▶ **Exercise**
Write out exactly the lines that run from the line containing "valve_body();" through the line containing "if empty is"; both end lines belong to the answer.

▶ **Material provided**
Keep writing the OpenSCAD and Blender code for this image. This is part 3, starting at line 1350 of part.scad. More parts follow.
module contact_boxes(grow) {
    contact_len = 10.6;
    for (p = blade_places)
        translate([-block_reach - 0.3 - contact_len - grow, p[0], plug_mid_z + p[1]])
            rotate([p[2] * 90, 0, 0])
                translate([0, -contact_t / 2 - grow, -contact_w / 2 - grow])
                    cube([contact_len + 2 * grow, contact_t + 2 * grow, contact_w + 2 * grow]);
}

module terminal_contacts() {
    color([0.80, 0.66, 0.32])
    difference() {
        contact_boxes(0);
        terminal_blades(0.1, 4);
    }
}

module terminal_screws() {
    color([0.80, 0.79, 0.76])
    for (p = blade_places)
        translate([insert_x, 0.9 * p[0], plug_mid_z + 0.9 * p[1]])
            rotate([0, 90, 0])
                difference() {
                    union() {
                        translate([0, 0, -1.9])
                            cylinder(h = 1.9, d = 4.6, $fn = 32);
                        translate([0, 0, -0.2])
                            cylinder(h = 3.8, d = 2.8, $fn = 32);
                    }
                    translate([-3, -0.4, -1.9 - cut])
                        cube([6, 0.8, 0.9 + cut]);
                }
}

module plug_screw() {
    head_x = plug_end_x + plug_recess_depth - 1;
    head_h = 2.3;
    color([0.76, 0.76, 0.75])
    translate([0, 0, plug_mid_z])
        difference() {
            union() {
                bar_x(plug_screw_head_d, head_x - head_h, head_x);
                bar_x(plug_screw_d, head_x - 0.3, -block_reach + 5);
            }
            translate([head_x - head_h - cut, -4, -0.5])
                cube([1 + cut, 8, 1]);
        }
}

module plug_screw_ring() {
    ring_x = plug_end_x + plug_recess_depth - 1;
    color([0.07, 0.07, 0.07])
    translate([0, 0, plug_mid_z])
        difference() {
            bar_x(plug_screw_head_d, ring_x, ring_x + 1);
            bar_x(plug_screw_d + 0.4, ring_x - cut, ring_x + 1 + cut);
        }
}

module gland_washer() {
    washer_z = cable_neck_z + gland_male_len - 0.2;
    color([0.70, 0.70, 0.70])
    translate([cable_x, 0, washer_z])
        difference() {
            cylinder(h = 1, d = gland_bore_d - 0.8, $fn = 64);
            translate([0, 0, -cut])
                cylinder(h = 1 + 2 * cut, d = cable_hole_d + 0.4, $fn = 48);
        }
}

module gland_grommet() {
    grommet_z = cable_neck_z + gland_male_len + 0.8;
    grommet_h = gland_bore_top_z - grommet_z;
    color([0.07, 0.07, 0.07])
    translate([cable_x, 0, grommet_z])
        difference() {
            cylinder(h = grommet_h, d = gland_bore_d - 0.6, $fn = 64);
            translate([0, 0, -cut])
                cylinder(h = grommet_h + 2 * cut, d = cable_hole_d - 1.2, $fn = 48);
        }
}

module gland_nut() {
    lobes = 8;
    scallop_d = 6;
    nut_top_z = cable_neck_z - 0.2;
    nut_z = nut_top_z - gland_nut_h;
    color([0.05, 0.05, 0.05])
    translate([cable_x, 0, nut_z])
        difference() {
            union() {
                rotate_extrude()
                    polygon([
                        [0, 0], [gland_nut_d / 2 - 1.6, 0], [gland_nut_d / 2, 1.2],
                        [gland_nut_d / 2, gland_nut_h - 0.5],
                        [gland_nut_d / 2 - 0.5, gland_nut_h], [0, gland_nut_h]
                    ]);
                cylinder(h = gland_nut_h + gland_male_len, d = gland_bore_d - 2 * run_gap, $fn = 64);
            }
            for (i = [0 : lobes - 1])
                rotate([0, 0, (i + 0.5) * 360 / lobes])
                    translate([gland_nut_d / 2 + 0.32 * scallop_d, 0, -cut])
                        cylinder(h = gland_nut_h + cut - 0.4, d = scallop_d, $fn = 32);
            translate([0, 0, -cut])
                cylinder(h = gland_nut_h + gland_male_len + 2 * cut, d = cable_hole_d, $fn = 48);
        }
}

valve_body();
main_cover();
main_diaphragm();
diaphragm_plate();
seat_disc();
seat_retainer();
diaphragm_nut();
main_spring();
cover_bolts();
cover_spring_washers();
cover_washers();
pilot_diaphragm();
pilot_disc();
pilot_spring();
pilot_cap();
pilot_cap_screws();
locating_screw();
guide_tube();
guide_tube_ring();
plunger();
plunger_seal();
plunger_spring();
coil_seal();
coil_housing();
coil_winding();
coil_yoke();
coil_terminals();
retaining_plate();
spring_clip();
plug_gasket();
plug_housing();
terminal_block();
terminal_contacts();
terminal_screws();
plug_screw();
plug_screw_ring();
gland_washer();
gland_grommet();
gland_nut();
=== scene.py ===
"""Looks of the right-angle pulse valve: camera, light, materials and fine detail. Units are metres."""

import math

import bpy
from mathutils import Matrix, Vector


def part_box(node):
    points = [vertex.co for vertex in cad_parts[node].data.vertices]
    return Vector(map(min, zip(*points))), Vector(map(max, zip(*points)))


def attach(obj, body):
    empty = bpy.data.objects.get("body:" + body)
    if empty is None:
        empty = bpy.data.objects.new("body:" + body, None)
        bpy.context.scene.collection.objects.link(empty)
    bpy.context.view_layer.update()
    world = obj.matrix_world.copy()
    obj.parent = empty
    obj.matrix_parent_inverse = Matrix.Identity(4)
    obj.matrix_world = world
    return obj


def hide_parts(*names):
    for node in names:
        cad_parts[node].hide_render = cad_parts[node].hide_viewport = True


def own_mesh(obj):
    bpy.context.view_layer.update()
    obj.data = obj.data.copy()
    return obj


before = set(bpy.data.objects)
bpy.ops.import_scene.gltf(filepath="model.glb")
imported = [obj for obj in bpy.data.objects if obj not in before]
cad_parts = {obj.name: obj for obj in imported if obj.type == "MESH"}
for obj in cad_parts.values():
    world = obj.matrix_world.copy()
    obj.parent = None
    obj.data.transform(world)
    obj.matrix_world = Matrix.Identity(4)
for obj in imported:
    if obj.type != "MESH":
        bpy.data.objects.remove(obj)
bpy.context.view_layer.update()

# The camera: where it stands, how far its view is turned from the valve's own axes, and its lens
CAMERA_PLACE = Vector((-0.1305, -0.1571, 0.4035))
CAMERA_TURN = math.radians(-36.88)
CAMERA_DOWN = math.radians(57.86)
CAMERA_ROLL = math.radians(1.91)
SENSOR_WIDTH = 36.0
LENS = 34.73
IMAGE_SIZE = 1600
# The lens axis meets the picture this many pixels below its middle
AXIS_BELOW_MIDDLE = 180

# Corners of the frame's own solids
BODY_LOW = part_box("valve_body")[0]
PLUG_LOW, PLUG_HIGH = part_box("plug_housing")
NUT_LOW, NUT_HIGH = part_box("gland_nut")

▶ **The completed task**
valve_body();
main_cover();
main_diaphragm();
diaphragm_plate();
seat_disc();
seat_retainer();
diaphragm_nut();
main_spring();
cover_bolts();
cover_spring_washers();
cover_washers();
pilot_diaphragm();
pilot_disc();
pilot_spring();
pilot_cap();
pilot_cap_screws();
locating_screw();
guide_tube();
guide_tube_ring();
plunger();
plunger_seal();
plunger_spring();
coil_seal();
coil_housing();
coil_winding();
coil_yoke();
coil_terminals();
retaining_plate();
spring_clip();
plug_gasket();
plug_housing();
terminal_block();
terminal_contacts();
terminal_screws();
plug_screw();
plug_screw_ring();
gland_washer();
gland_grommet();
gland_nut();
=== scene.py ===
"""Looks of the right-angle pulse valve: camera, light, materials and fine detail. Units are metres."""

import math

import bpy
from mathutils import Matrix, Vector


def part_box(node):
    points = [vertex.co for vertex in cad_parts[node].data.vertices]
    return Vector(map(min, zip(*points))), Vector(map(max, zip(*points)))


def attach(obj, body):
    empty = bpy.data.objects.get("body:" + body)
    if empty is None:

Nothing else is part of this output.